Arbeiten zu Hause:Sweet Home Office

Neue Siemens-Zentrale in München, 2016

Neue Siemens-Zentrale in München: keine festen Arbeitsplätze, keine Präsenzpflicht

(Foto: Florian Peljak)

Home-Office ist immer noch die Ausnahme, doch allmählich denken die Firmen um - das ist gut, aber auch gefährlich.

Kommentar von Caspar Busse

Technisch ist das mittlerweile in vielen Berufen möglich: Dank der Digitalisierung und der modernen Kommunikationsmittel könnten viele Beschäftigte auch von der eigenen Wohnung aus arbeiten. Die Vorteile der Heimarbeit, die neudeutsch Home-Office heißt, sie sind offensichtlich. Zeitraubende Fahrten zur Arbeitsstelle fallen weg, und das, was zu tun ist, lässt sich beispielsweise besser mit den Öffnungszeiten von Kinderbetreuungsstätten vereinbaren. Klappt das gut, findet ein Mitarbeiter zu Hause vielleicht auch mehr Ruhe als in der Hektik des Büroalltags.

Und doch ist Heimarbeit in Deutschland noch wenig verbreitet. Nur zwölf Prozent aller abhängig Beschäftigten arbeiten hierzulande regelmäßig oder gelegentlich von zu Hause aus - ein im europäischen Vergleich sehr niedriger Wert, stellte das Deutsche Institut für Wirtschaftsforschung (DIW) vor ein paar Monaten fest. Dabei wäre das bei etwa 40 Prozent aller Beschäftigten möglich; oft aber scheitert es an den Arbeitgebern.

Von Home-Office profitieren auch die Unternehmen

Doch die Firmen denken um, und das ist gut. In der neuen Siemens-Zentrale in München etwa haben die meisten Mitarbeiter keinen festen Arbeitsplatz mehr, es gibt keine Pflicht zur Präsenz, jeder kann arbeiten, von wo aus er will. Daimler hat gerade angekündigt, dass den Arbeitnehmern nun das Recht auf flexible Arbeitszeiten eingeräumt wird, eine Anwesenheit am Arbeitsplatz ist nicht mehr grundsätzlich notwendig. Die Vereinbarung soll für etwa 100 000 Mitarbeiter, vor allem in der Verwaltung, gelten. Ähnliche Regelungen gibt es bereits bei Bosch oder bei BMW.

Das ist der richtige Weg.
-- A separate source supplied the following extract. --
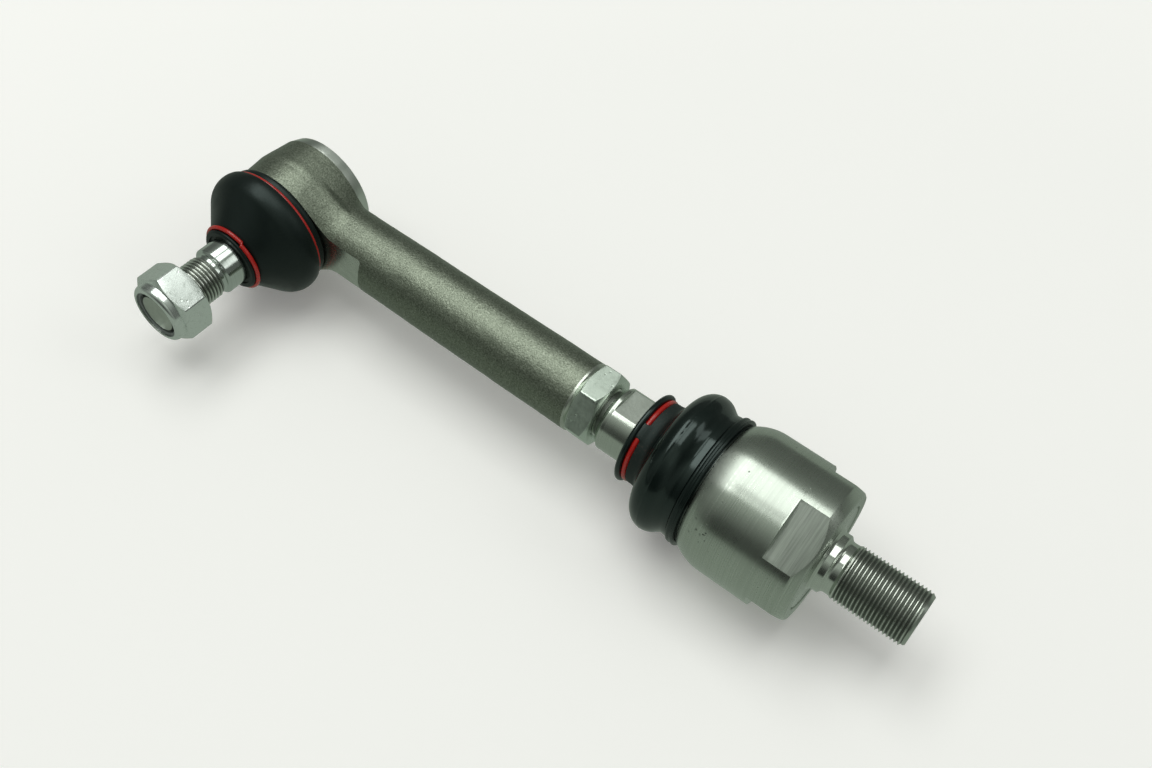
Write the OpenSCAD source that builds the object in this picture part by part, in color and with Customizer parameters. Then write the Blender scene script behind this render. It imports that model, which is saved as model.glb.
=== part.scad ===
// Tie rod for a driven steering axle, in millimetres.
// The rod lies along X, with the threaded end stud toward +X and the ball stud toward -Y.
// The origin is the centre of the axial housing's end face, where the end stud seats.

/* [Threaded end stud] */
// Thread diameter of the end stud
end_stud_d = 22; // [18:1:24]
// Length of the end stud past the housing face
end_stud_len = 37.8; // [30:0.2:50]
// Diameter of the plain collar at the stud's foot
end_collar_d = 23.4; // [20:0.1:27]
// Length of the plain collar
end_collar_len = 4.2; // [2:0.1:8]
// Length of the undercut between collar and thread
end_undercut_len = 4.6; // [2:0.1:8]
// Depth of every thread undercut below the thread diameter
undercut_depth = 0.75; // [0.3:0.05:1.2]
// Chamfer on every thread end
thread_chamfer = 1.3; // [0.5:0.1:2]

/* [Axial housing] */
// Outside diameter of the housing
housing_d = 58; // [54:0.5:64]
// Length from the end face to the start of the boot spigot
housing_len = 46; // [42:0.5:54]
// Axial length of the chamfer at the end face
housing_chamfer_len = 3.8; // [1:0.1:6]
// Radial depth of the chamfer at the end face
housing_chamfer_depth = 3.2; // [1:0.1:4]
// Radius of the rounded shoulder on the boot side
housing_shoulder_r = 20; // [16:0.5:26]
// Axial length of the rounded shoulder
housing_shoulder_len = 11.5; // [8:0.5:14]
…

Denn immer mehr Menschen wollen heute zumindest die Möglichkeit zum Home-Office haben.

Die Arbeitgeber sollten darauf eingehen, denn es hilft auch ihnen: Sind die Beschäftigten zufriedener mit ihrer Arbeitszeit und ihren Arbeitsbedingungen, sind sie in der Regel auch produktiver. Zudem ringen die Unternehmen zunehmend darum, die richtigen Fachleute zu bekommen. Die Möglichkeit zur Heimarbeit kann da ein starkes Argument sein.
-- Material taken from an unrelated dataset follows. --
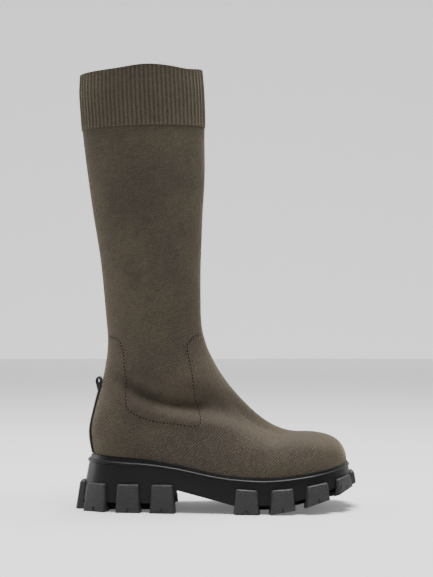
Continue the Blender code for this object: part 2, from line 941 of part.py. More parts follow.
def back_point(station, y):
    """The point of the knit's back at a distance y from the middle."""
    shape = shape_at(station)
    half = shape.outer if y < 0 else shape.inner
    left = (1 - (abs(y) / half) ** shape.under) ** (1 / shape.under)
    point = on_shape(shape, shape.widest * (1 - left), 1, 0.0)
    return Vector((point.x, shape.swing + y, point.z))


def back_normal(station, y):
    reach = TAPE_THICKNESS
    up = back_point(station + reach, y) - back_point(station - reach, y)
    across = back_point(station, y + reach) - back_point(station, y - reach)
    return up.cross(across).normalized()


def back_station(height):
    def over_height(station):
        return shape_at(station).back_z - height

    return root_of(over_height, heel_station(hem_level), RIM_STATION)


# Degrees round the loop at which its outer and inner outlines start
LOOP_START = 12
HOLE_START = 95


def loop_outline(inner):
    """Teardrop in XZ that rests against the knit, or the hole in it."""
    foot = lip_level(0.0) + TAPE_RISE - TAPE_THICKNESS
    start = math.radians(HOLE_START if inner else LOOP_START)
    path = []
    for step in range(LOOP_STEPS + 1):
        angle = start + (2 * math.pi - 2 * start) * step / LOOP_STEPS
        bulge = math.sin(angle / 2) ** 2 * (1 + math.sin(angle)) / 2
        height = foot + LOOP_HEIGHT * (1 - math.cos(angle)) / 2
        knit = shape_at(back_station(height)).back_x
        path.append(Vector((knit - GAP - TAPE_THICKNESS / 2 - LOOP_DEPTH * bulge, height)))
    side = -1 if inner else 1
    result = []
    for index, point in enumerate(path):
        along = path[min(index + 1, LOOP_STEPS)] - path[max(index - 1, 0)]
        out = Vector((-along.y, along.x)).normalized() * side
        result.append(tuple(point + out * TAPE_THICKNESS / 2))
    return result


def build_tape(home, helpers, look):
    bottom = back_station(lip_level(0.0) + GAP)
    top = back_station(lip_level(0.0) + TAPE_RISE)
    rows = []
    for step in range(TAPE_ROWS + 1):
        station = bottom + (top - bottom) * step / TAPE_ROWS
        row = []
        for across in range(TAPE_SIDE, -TAPE_SIDE - 1, -1):
            y = TAPE_WIDTH / 2 * across / TAPE_SIDE
            row.append(back_point(station, y) + back_normal(station, y) * GAP)
        rows.append(row)
    made = add_object("pull_tape", sheet_mesh("pull_tape", rows), home)
    solidify(made, TAPE_THICKNESS, 1)
    loops = collection("loop")
    outlines = [loop_outline(False), loop_outline(True)]
    loop = flat_mesh("pull_loop", outlines, TAPE_WIDTH / 2)
    as_helper(add_object("pull_loop", loop, loops))
    helpers.children.link(loops)
    bpy.context.scene.collection.children.unlink(loops)
    join_with(made, loops)
    return finish(made, look, 50)


def stand_on_origin(parts):
    """Parents all to an empty that puts the middle of the parts' footprint at the origin."""
    bpy.context.view_layer.update()
    graph = bpy.context.evaluated_depsgraph_get()
    points = []
    for made in parts.objects:
        mesh = made.evaluated_get(graph).to_mesh()
        points += [vert.co.copy() for vert in mesh.vertices]
        made.evaluated_get(graph).to_mesh_clear()
    low = [min(point[axis] for point in points) for axis in range(3)]
    high = [max(point[axis] for point in points) for axis in range(3)]
    stand = bpy.data.objects.new("stand", None)
    stand.location = (-(low[0] + high[0]) / 2, -(low[1] + high[1]) / 2, -low[2])
    for made in list(bpy.data.objects):
        if made != stand:
            made.parent = stand
    parts.objects.link(stand)


def main():
    for old in list(bpy.data.objects):
        bpy.data.objects.remove(old)
    knit = material("knit", (0.062, 0.050, 0.038), 0.9)
    rib = material("rib knit", (0.070, 0.058, 0.045), 0.9)
    lining = material("sock lining", (0.02, 0.02, 0.02), 0.8)
    satin = material("satin rubber", (0.012, 0.012, 0.013), 0.35)
    matte = material("matte rubber", (0.03, 0.03, 0.031), 0.6)
    tape = material("woven tape", (0.01, 0.01, 0.01), 0.8)
    parts = collection("sweater_boot")
    helpers = collection("cutters")
    rim = outline(lip_level)
    foot = grown(rim, foot_margin, base_level)
    turned = foot[RIM_SIDE:] + foot[:RIM_SIDE]
    half = BALL_WIDTH
    arch = flat_mesh("arch", [arch_outline()], half)
    arch = as_helper(add_object("arch", arch, helpers))
    jacket = build_jacket(helpers, rim)
    back = ARCH_BACK * UPPER_LENGTH
    front = ARCH_FRONT * UPPER_LENGTH
    past_heel = box_from(
        "past_heel", helpers, (back, -half, -LIP_BALL), (2 * UPPER_LENGTH, half, BOOT_HEIGHT)
    )
    past_fore = box_from(
        "past_forefoot", helpers, (-UPPER_LENGTH, -half, -LIP_BALL), (front, half, BOOT_HEIGHT)
    )
    heel_lugs = collection("heel_lugs")
    fore_lugs = collection("forefoot_lugs")
    last = back - LUG_FOOT_WIDTH / 2
    for index, place in enumerate(lug_places(turned, last, HEEL_LUGS)):
        scale = REAR_LUG_SCALE if index == 0 else 1.0
        add_lug(f"heel_lug_{index}", heel_lugs, place, heel_lug_top, scale)
    last = front + LUG_FOOT_WIDTH / 2
    for index, place in enumerate(lug_places(foot, last, FORE_LUGS)):
        add_lug(f"forefoot_lug_{index}", fore_lugs, place, fore_lug_top, 1.0)
    for index, along in enumerate(HEEL_BLOCKS):
        add_block(f"heel_block_{index}", heel_lugs, foot, along)
    for index, along in enumerate(FORE_BLOCKS):
        add_block(f"forefoot_block_{index}", fore_lugs, foot, along)
    build_upper(parts, knit)
    build_cuff(parts, rib)
    build_insole(parts, lining)
    build_midsole(parts, rim, arch, satin)
    build_outsole("outsole_heel", parts, rim, jacket, past_heel, heel_lugs, matte)
    build_outsole("outsole_forefoot", parts, rim, jacket, past_fore, fore_lugs, matte)
    build_tape(parts, helpers, tape)
    stand_on_origin(parts)


main()
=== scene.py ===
"""Looks of the knitted sock boot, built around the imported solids.

The knit, the cuff and the sole are rebuilt here with a fine mesh on the same sections as the
solids: a fan of flat cuts, upright across the toes, leaning back through the instep and nearly
level in the shaft. Local places are metres from the heel-most knit point on the ground, with +X
to the toe, +Z up and the outer side of the foot at -Y.
"""

import math
from collections import namedtuple

import bmesh
import bpy
import numpy as np
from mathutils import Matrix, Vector


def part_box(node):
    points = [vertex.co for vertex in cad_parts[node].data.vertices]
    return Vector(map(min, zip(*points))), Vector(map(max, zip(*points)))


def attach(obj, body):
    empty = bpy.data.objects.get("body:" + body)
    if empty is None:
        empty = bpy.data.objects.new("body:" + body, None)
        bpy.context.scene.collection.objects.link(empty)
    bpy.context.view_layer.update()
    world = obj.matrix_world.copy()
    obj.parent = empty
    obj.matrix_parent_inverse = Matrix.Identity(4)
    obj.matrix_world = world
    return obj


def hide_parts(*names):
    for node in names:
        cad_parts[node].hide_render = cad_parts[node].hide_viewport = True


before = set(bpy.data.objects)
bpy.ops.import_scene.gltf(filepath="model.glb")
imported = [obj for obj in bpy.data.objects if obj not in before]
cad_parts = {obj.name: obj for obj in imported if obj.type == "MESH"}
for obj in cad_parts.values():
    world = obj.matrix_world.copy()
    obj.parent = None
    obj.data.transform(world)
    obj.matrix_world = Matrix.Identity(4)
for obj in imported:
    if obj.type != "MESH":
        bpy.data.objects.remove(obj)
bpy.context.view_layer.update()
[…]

Gefahren durch unsichtbare Überstunden

Dabei ist es jedoch wichtig, dass betriebliche Vereinbarungen, wie jetzt bei Daimler, einen Rahmen setzen. Denn Heimarbeit birgt durchaus auch Gefahren. Die Mitarbeiter können möglicherweise deutlich mehr arbeiten als vereinbart, also unsichtbare Überstunden leisten; durch scheinbar ständige Verfügbarkeit können sie überfordert und zu einem Spielball der Unternehmen werden, die immer mehr zu immer unkonventionelleren Tageszeiten von den Beschäftigten wollen. Home-Office heißt auch, dass der persönliche Austausch wegfällt, die Mitarbeiter kommunizieren weniger miteinander, Vereinsamung kann eine Folge sein. Deshalb sollte die Heimarbeit genau geregelt sein, und zwar zwischen Mitarbeiter und Firma und nicht per Gesetz. Allgemeingültige Regeln sind in der heutigen Arbeitswelt nicht mehr sinnvoll.

Gleichzeitig steigen die Anforderungen an die Arbeitnehmer. Die Möglichkeit der Heimarbeit ist ein Vertrauensvorschuss, der Mitarbeiter muss mehr Eigenverantwortung zeigen, und er muss gleichzeitig damit fertig werden, ständig erreichbar zu sein. Im Zweifel heißt das dann auch: Smartphone oder Laptop einfach mal ausschalten. Auch das will gelernt sein.